SBA-backed lenders, asked for business acquisition financing, are particularly interested in the adjusted net earnings or cash flow produced by the small business to be purchased. The lending officer wants to make sure there will be enough income for the new owner to make those loan payments for debt service.
But the ability of a business to generate sufficient funds to support the debt may not be obvious. The financial reports are likely to reflect the seller's interest in lowering taxable income, rather than show all of the money actually received by the seller.
To get his loan application approved, the borrower needs to know how to interpret the financials so a loan officer can understand the actual cash figure that will be available for debt service. And that means knowing where to find all the company's earnings in its operating figures.
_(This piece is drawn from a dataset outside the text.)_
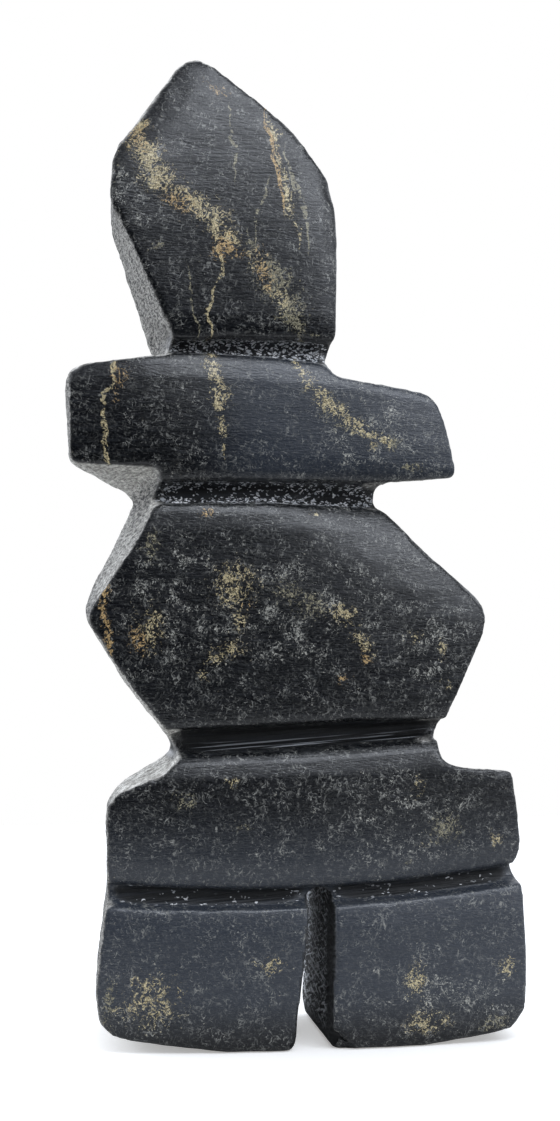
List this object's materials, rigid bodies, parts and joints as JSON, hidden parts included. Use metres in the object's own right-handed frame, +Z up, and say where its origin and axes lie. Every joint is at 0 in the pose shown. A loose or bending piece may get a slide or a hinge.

Some of the clues include:
Treatment Of Discretionary Expenses With Business Acquisition Financing
Interpreting a profit and loss statement to show all of the cash that can be available to a new owner requires understanding how discretionary funds--those listed on the seller's statements - might be allocated. The discretionary category includes money set aside for replacement of hard assets (depreciation) and for "writing off" the cost of intangible assets (amortization). Payments for interest and taxes also belong in this category. These expenses are discretionary because the choice of how to allocate them is specific to the needs of the individual owner.
For example, the seller might deduct sums from earnings to allow for depreciation and amortization, but the buyer may want to use that money for payment of principal and interest on obligations incurred to purchase the business.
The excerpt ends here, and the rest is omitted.